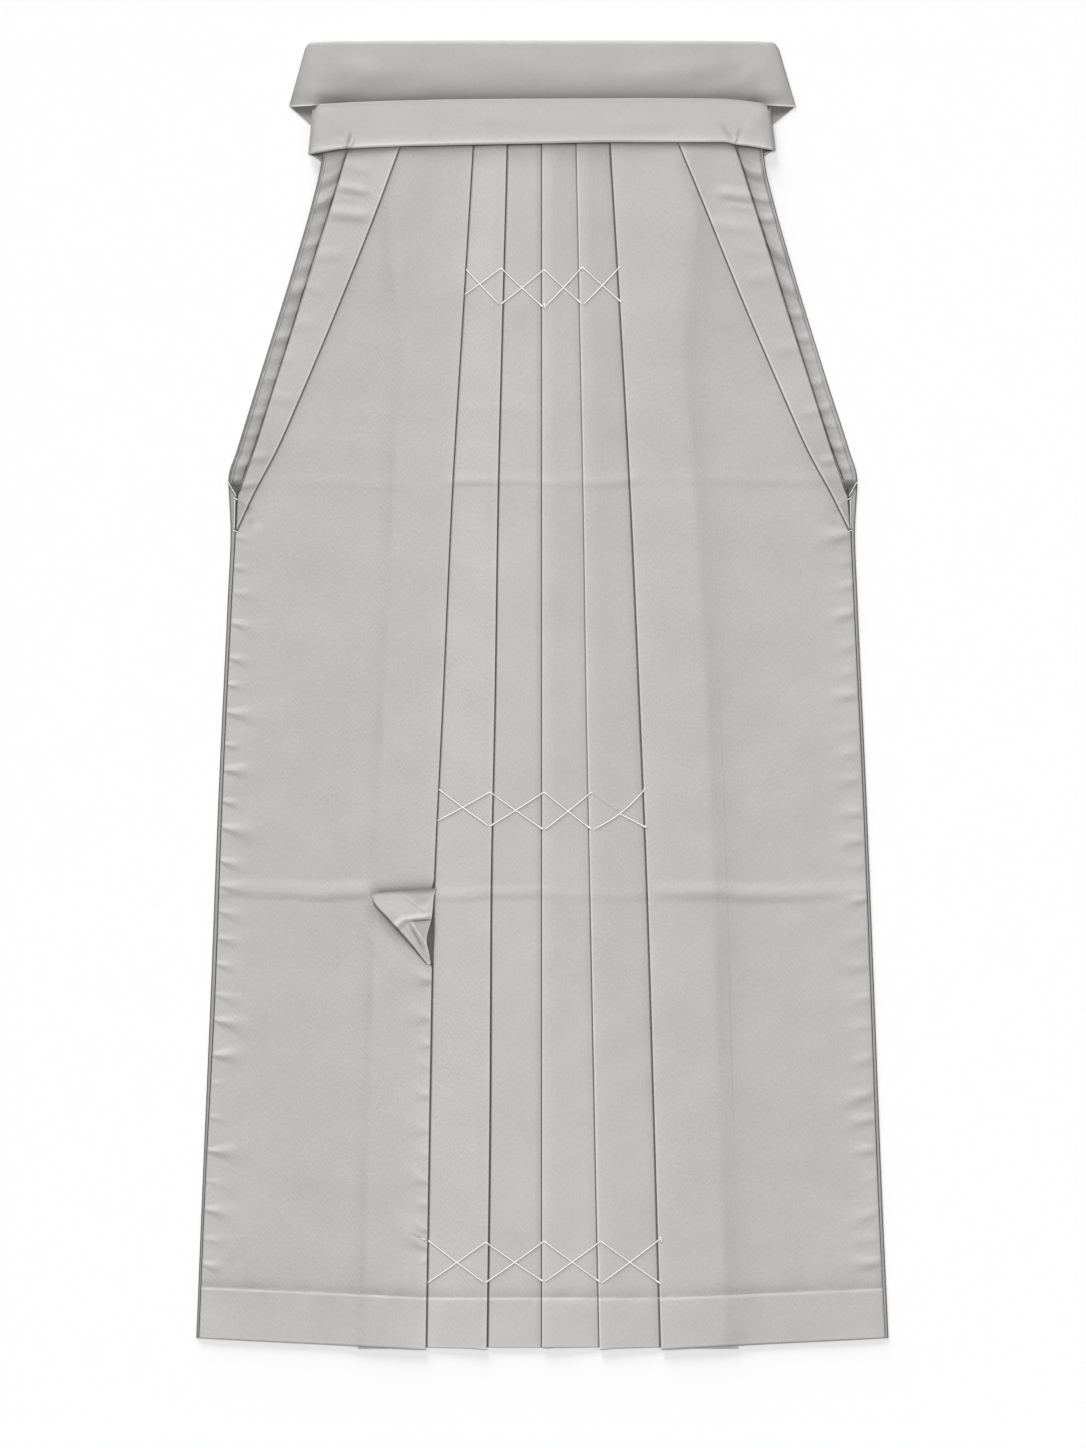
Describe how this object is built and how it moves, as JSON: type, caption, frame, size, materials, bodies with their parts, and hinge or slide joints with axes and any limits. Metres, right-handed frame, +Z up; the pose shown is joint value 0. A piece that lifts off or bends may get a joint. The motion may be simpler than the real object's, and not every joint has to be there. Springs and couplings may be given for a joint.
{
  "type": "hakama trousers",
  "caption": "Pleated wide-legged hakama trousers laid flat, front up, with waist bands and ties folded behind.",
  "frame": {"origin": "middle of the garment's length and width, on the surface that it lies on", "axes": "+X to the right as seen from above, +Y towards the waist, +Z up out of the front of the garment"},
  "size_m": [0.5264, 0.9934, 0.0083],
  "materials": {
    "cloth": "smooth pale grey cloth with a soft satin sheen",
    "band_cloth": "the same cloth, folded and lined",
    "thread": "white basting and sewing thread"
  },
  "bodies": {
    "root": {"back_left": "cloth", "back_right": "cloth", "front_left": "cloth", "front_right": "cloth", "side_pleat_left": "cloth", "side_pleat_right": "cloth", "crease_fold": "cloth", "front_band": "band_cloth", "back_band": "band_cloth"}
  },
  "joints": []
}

--*--

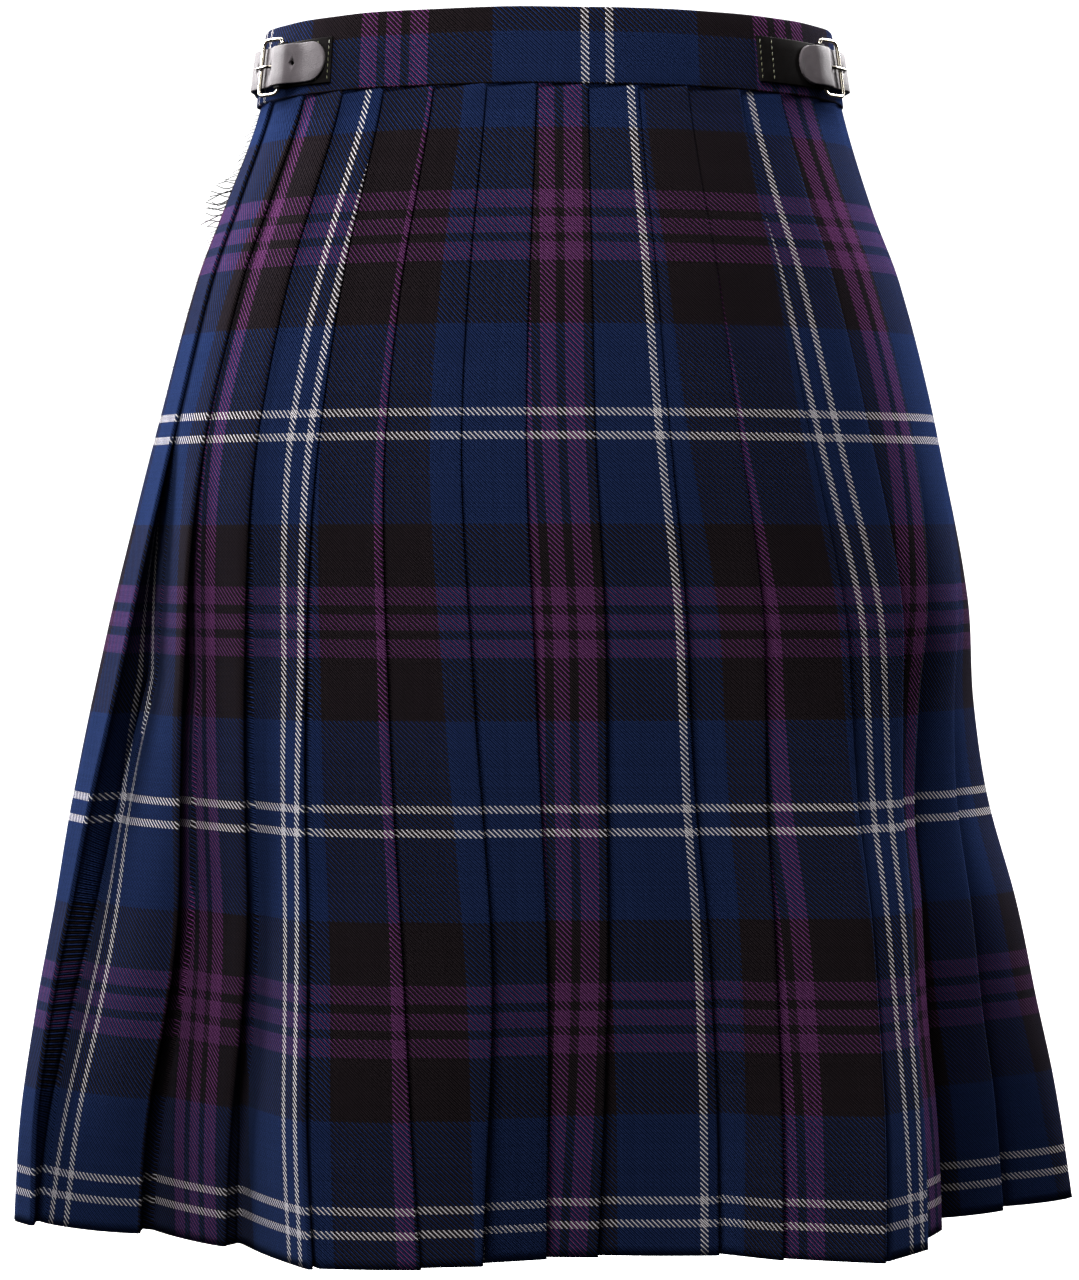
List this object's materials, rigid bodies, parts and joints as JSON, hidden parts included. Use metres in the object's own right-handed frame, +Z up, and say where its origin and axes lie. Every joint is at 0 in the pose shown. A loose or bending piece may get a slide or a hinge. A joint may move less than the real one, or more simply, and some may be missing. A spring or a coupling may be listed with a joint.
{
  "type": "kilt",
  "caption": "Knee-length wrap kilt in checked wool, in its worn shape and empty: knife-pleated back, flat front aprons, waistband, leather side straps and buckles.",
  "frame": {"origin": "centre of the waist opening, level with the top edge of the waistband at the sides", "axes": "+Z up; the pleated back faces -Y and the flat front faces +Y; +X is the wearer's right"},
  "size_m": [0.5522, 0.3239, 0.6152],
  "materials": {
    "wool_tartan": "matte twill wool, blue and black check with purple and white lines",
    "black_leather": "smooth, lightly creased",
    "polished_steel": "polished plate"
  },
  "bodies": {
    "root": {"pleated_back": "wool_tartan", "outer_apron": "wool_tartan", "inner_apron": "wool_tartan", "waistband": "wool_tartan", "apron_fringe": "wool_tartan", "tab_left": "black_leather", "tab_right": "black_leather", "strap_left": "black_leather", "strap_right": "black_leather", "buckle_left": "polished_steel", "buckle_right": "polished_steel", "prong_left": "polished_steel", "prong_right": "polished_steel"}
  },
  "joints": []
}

--*--

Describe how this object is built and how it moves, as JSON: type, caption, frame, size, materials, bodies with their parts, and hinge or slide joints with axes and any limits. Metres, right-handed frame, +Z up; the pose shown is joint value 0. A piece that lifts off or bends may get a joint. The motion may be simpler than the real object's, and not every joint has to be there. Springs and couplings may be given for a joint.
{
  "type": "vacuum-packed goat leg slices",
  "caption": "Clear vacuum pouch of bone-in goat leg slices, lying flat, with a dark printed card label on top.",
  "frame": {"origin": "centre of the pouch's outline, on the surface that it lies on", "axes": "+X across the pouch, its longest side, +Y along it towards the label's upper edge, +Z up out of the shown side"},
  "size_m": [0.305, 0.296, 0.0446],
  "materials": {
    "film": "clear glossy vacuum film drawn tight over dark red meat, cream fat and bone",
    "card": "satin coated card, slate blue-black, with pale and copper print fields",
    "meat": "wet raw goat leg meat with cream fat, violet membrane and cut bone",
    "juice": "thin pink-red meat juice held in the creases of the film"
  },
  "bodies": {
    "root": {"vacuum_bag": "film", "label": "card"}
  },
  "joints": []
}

--*--

▶ [Exercise objective] From the entries above, select each line containing the string "origin".

▶ [Correct answer]
  "frame": {"origin": "middle of the garment's length and width, on the surface that it lies on", "axes": "+X to the right as seen from above, +Y towards the waist, +Z up out of the front of the garment"},
List this object's materials, rigid bodies, parts and joints as JSON, hidden parts included. Use metres in the object's own right-handed frame, +Z up, and say where its origin and axes lie. Every joint is at 0 in the pose shown. A loose or bending piece may get a slide or a hinge. A joint may move less than the real one, or more simply, and some may be missing. A spring or a coupling may be listed with a joint.
  "frame": {"origin": "centre of the waist opening, level with the top edge of the waistband at the sides", "axes": "+Z up; the pleated back faces -Y and the flat front faces +Y; +X is the wearer's right"},
  "frame": {"origin": "centre of the pouch's outline, on the surface that it lies on", "axes": "+X across the pouch, its longest side, +Y along it towards the label's upper edge, +Z up out of the shown side"},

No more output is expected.